◆ TASK STATEMENT
Using the material below, print the line that contains "The Blender code for this object", the line that contains "the imported frame.", and every line in between, exactly and nothing else.

◆ THE RECORDS

★ ★ ★ ★ ★

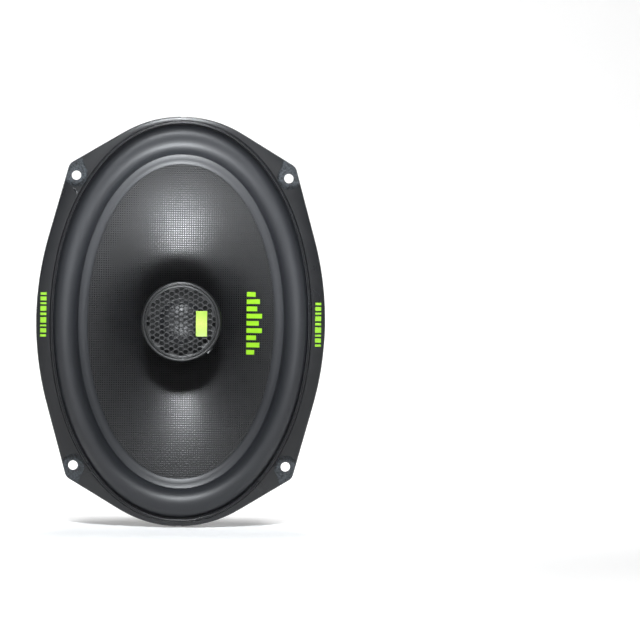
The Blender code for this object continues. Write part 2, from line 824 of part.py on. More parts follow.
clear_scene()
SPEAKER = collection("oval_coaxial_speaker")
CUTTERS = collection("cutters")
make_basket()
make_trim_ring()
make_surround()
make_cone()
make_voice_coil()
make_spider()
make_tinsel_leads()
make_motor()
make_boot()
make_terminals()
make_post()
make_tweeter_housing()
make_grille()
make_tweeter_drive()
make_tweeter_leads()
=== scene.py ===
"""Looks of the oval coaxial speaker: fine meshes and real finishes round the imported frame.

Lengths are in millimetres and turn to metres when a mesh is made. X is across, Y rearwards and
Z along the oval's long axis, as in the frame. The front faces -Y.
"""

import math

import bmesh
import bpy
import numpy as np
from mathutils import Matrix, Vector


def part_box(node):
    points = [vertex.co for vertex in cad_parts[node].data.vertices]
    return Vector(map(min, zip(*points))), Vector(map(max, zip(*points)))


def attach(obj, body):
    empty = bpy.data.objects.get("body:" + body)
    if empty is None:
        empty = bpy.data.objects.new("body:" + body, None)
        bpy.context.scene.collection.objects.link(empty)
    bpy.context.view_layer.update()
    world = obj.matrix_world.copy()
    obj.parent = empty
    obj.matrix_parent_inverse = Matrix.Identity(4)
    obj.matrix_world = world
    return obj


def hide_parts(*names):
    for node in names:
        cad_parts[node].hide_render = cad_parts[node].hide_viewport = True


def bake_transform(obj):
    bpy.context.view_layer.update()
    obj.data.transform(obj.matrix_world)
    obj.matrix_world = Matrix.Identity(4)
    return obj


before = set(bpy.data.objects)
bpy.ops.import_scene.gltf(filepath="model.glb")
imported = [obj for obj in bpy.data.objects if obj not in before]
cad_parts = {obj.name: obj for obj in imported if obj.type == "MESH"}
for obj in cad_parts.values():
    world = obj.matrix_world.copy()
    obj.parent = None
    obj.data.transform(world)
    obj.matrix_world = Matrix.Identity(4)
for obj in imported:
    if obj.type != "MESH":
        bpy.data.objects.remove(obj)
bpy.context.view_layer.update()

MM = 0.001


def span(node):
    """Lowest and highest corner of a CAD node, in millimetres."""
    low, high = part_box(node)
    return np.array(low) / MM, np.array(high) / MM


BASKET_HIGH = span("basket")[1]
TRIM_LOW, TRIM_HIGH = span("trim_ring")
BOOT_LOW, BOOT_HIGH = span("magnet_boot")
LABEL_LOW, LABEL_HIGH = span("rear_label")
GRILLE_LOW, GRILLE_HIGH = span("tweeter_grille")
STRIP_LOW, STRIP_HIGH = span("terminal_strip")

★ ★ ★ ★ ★

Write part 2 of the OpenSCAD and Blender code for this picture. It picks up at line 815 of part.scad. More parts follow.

★ ★ ★ ★ ★

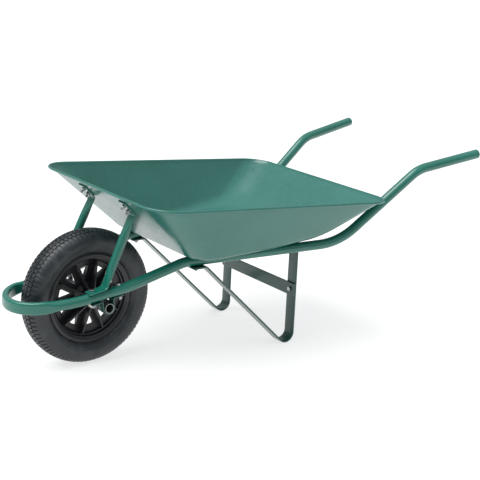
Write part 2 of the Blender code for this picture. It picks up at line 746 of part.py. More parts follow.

★ ★ ★ ★ ★

◆ WORKED ANSWER
The Blender code for this object continues. Write part 2, from line 824 of part.py on. More parts follow.
clear_scene()
SPEAKER = collection("oval_coaxial_speaker")
CUTTERS = collection("cutters")
make_basket()
make_trim_ring()
make_surround()
make_cone()
make_voice_coil()
make_spider()
make_tinsel_leads()
make_motor()
make_boot()
make_terminals()
make_post()
make_tweeter_housing()
make_grille()
make_tweeter_drive()
make_tweeter_leads()
=== scene.py ===
"""Looks of the oval coaxial speaker: fine meshes and real finishes round the imported frame.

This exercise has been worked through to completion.